*GIVEN DATA*
====

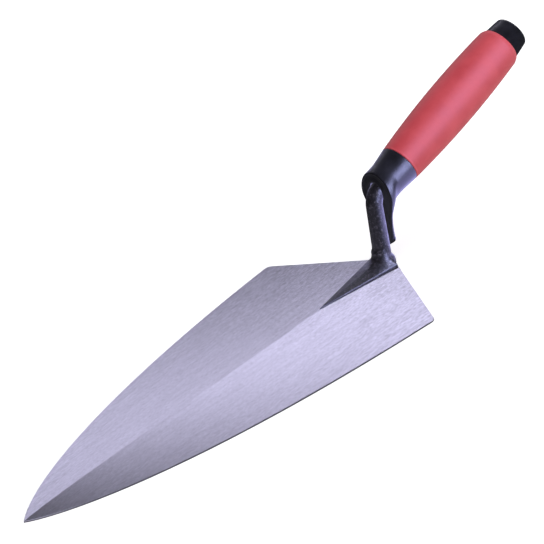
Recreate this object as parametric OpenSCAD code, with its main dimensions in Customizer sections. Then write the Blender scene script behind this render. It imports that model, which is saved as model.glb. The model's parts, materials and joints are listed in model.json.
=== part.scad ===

====

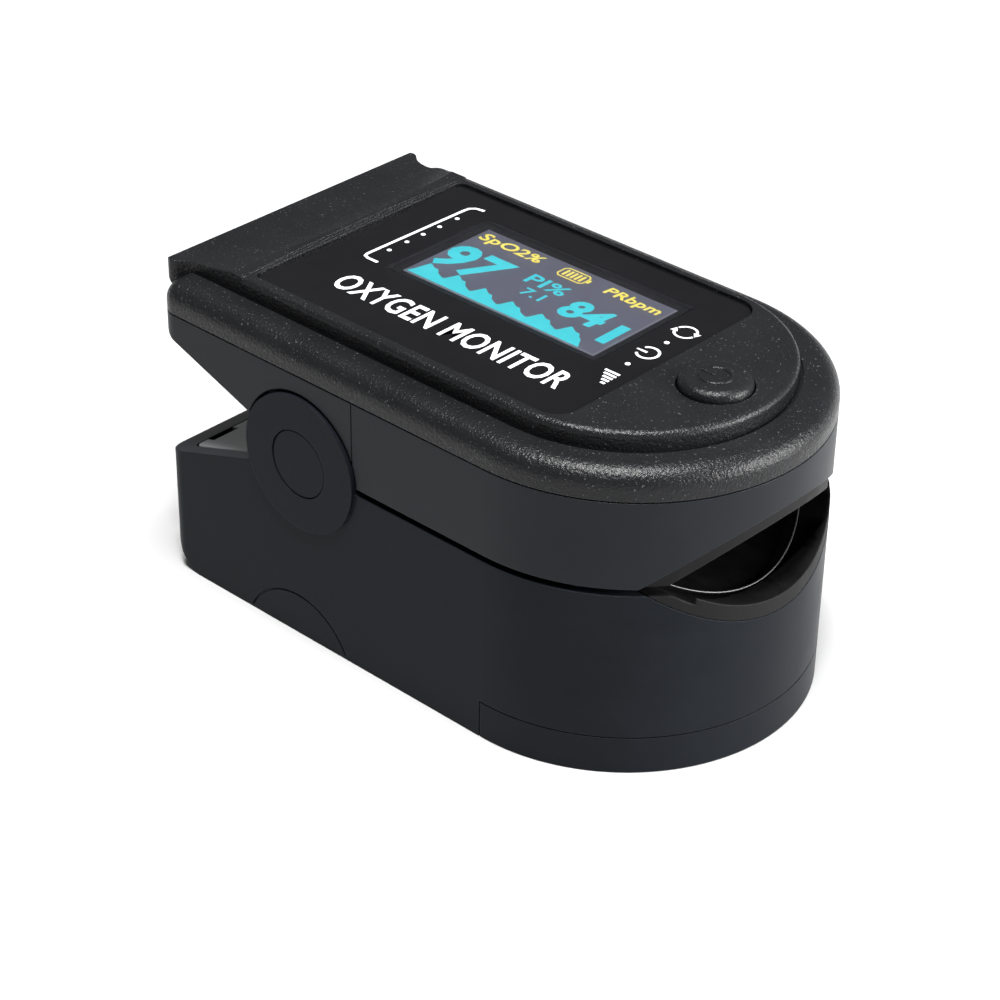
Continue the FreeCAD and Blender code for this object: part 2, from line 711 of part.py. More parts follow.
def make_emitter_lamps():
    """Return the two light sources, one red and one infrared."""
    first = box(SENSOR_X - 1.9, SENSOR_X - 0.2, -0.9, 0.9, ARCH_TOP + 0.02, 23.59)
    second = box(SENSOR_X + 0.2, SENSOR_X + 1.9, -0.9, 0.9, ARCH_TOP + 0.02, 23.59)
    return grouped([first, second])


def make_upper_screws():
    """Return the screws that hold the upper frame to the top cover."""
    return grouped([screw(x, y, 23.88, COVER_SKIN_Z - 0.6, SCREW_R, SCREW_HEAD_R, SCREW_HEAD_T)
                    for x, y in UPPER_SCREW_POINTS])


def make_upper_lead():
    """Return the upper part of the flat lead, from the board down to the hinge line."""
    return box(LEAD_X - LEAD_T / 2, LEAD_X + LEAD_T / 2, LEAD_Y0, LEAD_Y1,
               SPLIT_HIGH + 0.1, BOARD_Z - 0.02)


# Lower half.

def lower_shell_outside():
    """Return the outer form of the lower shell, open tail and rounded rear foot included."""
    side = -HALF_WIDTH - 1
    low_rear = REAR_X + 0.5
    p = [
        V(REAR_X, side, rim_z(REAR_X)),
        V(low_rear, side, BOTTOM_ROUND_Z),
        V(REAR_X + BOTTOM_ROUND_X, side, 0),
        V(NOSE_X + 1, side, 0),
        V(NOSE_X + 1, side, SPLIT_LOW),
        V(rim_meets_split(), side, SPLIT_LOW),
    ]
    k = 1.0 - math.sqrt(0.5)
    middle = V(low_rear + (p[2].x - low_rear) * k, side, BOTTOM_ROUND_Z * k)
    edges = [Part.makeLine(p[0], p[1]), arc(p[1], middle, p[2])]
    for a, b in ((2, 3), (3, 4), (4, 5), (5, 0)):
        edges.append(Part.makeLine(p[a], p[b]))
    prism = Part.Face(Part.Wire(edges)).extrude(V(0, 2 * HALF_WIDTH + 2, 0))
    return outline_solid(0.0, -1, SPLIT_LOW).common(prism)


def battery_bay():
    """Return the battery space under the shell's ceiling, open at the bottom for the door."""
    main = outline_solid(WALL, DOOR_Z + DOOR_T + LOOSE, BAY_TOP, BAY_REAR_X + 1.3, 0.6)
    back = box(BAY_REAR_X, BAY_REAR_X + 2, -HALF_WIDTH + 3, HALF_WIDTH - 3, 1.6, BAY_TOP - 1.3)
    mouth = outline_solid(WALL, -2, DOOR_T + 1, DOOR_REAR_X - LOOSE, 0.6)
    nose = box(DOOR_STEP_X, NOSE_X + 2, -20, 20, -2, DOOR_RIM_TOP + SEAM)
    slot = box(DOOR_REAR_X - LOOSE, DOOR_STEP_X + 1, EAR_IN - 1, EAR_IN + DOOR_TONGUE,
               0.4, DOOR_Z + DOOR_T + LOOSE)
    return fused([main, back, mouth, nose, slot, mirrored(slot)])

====

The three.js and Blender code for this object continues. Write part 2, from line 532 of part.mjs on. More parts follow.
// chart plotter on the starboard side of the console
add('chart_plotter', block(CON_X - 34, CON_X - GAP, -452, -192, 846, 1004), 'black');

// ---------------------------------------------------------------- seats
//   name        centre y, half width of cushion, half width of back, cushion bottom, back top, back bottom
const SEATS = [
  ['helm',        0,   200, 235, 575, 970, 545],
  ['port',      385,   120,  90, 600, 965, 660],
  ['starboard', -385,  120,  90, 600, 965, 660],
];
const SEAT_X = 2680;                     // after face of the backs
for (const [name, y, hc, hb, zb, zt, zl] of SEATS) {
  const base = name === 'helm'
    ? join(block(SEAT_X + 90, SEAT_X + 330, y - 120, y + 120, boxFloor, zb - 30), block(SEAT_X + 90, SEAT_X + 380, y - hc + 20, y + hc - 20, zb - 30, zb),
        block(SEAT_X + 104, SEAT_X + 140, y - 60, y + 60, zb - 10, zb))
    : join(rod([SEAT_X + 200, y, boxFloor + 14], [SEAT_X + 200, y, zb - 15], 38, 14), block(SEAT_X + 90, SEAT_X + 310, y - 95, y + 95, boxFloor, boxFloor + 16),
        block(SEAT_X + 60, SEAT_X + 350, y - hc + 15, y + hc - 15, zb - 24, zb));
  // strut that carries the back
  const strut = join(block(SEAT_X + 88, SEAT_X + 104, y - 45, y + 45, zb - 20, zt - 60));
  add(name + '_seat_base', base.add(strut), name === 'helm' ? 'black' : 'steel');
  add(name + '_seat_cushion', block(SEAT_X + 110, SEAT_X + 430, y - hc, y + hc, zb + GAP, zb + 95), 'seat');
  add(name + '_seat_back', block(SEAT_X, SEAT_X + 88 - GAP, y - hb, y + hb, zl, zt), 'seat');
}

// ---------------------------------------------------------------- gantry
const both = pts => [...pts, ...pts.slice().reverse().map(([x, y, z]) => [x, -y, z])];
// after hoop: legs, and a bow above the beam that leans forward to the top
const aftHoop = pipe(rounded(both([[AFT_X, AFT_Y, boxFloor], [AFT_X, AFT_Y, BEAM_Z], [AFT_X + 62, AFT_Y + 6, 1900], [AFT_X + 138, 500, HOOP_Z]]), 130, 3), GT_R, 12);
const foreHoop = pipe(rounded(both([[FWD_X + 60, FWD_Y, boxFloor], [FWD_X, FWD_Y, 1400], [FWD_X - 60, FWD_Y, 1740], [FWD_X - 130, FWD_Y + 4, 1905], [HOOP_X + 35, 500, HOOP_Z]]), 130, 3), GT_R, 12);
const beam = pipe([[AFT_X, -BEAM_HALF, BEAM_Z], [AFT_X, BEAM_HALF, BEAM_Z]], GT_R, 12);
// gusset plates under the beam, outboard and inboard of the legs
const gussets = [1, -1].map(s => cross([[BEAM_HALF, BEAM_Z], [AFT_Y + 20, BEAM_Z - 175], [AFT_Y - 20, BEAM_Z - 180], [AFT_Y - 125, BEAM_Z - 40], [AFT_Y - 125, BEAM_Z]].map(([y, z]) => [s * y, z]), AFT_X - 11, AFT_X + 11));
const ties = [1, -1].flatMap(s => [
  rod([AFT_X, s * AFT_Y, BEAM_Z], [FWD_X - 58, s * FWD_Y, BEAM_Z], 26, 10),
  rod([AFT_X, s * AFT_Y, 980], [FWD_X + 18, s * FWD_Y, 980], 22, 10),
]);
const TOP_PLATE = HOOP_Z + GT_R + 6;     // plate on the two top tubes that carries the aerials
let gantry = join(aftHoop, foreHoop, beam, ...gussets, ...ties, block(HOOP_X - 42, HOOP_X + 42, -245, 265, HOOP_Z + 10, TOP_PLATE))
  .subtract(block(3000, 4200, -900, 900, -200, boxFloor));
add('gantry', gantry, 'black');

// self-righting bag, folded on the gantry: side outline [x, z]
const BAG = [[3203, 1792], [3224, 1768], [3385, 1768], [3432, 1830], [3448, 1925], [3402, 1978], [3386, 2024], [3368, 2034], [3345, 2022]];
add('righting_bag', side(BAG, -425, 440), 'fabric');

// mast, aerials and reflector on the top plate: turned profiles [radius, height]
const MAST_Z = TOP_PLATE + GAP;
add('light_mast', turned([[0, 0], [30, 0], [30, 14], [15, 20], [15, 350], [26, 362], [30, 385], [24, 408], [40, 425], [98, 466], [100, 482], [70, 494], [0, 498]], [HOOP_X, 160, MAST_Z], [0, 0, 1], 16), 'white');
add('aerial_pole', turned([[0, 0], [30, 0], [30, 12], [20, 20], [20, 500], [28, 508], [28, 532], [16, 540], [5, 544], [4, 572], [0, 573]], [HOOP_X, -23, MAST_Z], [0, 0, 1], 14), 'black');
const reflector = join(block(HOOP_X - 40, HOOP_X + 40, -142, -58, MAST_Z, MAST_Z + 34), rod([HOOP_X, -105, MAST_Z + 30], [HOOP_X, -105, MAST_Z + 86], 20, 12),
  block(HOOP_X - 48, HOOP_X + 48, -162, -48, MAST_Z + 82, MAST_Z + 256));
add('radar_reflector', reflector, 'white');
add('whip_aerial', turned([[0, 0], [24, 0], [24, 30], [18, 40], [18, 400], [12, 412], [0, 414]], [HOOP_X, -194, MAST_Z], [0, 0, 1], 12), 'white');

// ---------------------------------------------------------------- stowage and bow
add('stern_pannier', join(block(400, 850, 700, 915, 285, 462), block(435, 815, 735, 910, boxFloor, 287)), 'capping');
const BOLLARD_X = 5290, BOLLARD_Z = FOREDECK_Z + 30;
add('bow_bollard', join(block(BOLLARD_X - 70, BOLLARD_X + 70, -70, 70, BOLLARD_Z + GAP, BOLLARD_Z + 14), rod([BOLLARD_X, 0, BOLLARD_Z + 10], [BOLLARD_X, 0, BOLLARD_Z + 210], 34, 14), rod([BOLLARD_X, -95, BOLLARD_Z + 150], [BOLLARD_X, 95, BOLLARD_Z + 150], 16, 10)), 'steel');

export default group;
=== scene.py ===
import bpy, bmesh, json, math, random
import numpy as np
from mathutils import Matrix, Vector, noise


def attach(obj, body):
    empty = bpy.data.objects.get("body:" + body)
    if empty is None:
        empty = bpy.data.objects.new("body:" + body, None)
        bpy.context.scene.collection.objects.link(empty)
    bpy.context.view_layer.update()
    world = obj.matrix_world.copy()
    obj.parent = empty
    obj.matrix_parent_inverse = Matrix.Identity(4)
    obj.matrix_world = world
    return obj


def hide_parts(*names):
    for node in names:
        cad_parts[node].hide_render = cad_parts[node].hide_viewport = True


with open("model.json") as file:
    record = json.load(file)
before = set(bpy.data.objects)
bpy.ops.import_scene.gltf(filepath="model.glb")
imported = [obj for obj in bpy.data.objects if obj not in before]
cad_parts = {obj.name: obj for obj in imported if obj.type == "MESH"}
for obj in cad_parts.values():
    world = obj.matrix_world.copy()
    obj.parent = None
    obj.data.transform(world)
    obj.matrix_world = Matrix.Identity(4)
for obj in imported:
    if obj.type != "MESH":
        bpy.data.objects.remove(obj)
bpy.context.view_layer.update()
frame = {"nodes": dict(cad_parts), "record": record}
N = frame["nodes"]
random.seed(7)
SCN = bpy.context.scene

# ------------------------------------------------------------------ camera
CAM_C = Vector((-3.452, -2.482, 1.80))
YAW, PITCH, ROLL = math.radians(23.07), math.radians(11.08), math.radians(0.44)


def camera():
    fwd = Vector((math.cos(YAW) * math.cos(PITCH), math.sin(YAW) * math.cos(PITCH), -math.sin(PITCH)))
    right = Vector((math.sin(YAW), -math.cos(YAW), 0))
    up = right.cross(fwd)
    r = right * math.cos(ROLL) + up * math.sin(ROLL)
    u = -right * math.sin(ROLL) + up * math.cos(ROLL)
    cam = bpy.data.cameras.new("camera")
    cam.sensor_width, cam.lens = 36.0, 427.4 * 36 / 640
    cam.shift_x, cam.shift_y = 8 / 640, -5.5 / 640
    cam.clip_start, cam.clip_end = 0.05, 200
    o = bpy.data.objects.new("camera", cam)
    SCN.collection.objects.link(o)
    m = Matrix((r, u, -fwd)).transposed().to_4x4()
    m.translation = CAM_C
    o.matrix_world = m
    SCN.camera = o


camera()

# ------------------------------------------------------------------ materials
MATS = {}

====

*WHAT NEEDS TO BE DONE*
Copy out exactly the lines from the one with "stowage and bow" through the one with "bpy.data.objects.remove(obj)", counting both ends, and no other lines.

*SOLUTION TO THE EXERCISE*
// ---------------------------------------------------------------- stowage and bow
add('stern_pannier', join(block(400, 850, 700, 915, 285, 462), block(435, 815, 735, 910, boxFloor, 287)), 'capping');
const BOLLARD_X = 5290, BOLLARD_Z = FOREDECK_Z + 30;
add('bow_bollard', join(block(BOLLARD_X - 70, BOLLARD_X + 70, -70, 70, BOLLARD_Z + GAP, BOLLARD_Z + 14), rod([BOLLARD_X, 0, BOLLARD_Z + 10], [BOLLARD_X, 0, BOLLARD_Z + 210], 34, 14), rod([BOLLARD_X, -95, BOLLARD_Z + 150], [BOLLARD_X, 95, BOLLARD_Z + 150], 16, 10)), 'steel');

export default group;
=== scene.py ===
import bpy, bmesh, json, math, random
import numpy as np
from mathutils import Matrix, Vector, noise


def attach(obj, body):
    empty = bpy.data.objects.get("body:" + body)
    if empty is None:
        empty = bpy.data.objects.new("body:" + body, None)
        bpy.context.scene.collection.objects.link(empty)
    bpy.context.view_layer.update()
    world = obj.matrix_world.copy()
    obj.parent = empty
    obj.matrix_parent_inverse = Matrix.Identity(4)
    obj.matrix_world = world
    return obj


def hide_parts(*names):
    for node in names:
        cad_parts[node].hide_render = cad_parts[node].hide_viewport = True


with open("model.json") as file:
    record = json.load(file)
before = set(bpy.data.objects)
bpy.ops.import_scene.gltf(filepath="model.glb")
imported = [obj for obj in bpy.data.objects if obj not in before]
cad_parts = {obj.name: obj for obj in imported if obj.type == "MESH"}
for obj in cad_parts.values():
    world = obj.matrix_world.copy()
    obj.parent = None
    obj.data.transform(world)
    obj.matrix_world = Matrix.Identity(4)
for obj in imported:
    if obj.type != "MESH":
        bpy.data.objects.remove(obj)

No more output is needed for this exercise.